Tax Changes, Macroeconomics and Housing
USC Lusk Center for Real Estate Research Seminar Series
University of California, Los Angeles
This paper uses property tax changes to analyze the effects of aggregate tax changes on the macroeconomy, calculate tax multipliers, and study the link between housing and macroeconomics. We argue that using property taxes has three advantages. First, property taxes are usually considered to be the least distortive of all taxes, thereby allowing to isolate disposable income effects, while keeping supply effects at a minimum. Second, the base for the property tax is not contemporaneously affected by GDP, unlike all other tax revenues, which allows to use a structural VAR approach without making questionable assumptions on how to cyclically adjust revenues. Third, we can perform an extensive narrative study to check the robustness of our structural VAR estimates, and identify the motivation for the “shocks” that we identify. We show that many of these motivations are indeed reasonably exogenous to the macroeconomy. Both the narrative and structural approaches lead to quite similar results: we estimate tax multipliers in the high range of typical time-series estimates, but closer to cross-sectional estimates (higher than 2).
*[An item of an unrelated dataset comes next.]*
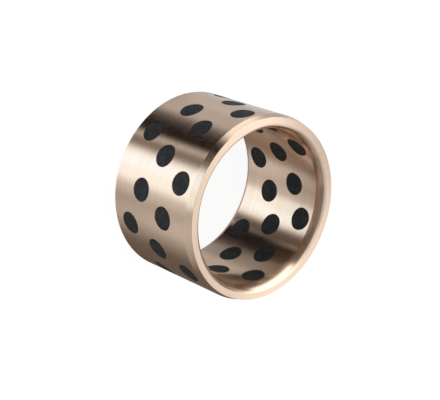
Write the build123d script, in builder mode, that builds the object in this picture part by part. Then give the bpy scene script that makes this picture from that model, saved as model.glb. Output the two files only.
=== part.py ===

Finally, property tax changes inform on a growing literature concerned with the effects of house prices in general equilibrium. Our analysis suggests that the large effects on consumption (“housing wealth effects”) and investment (“collateral channel”), attributed to changes in house prices in partial equilibrium, may result from common shocks to macroeconomic aggregates and house prices, such as property tax shocks. Property taxes are only one example of the various taxes or subsidies related to home ownership.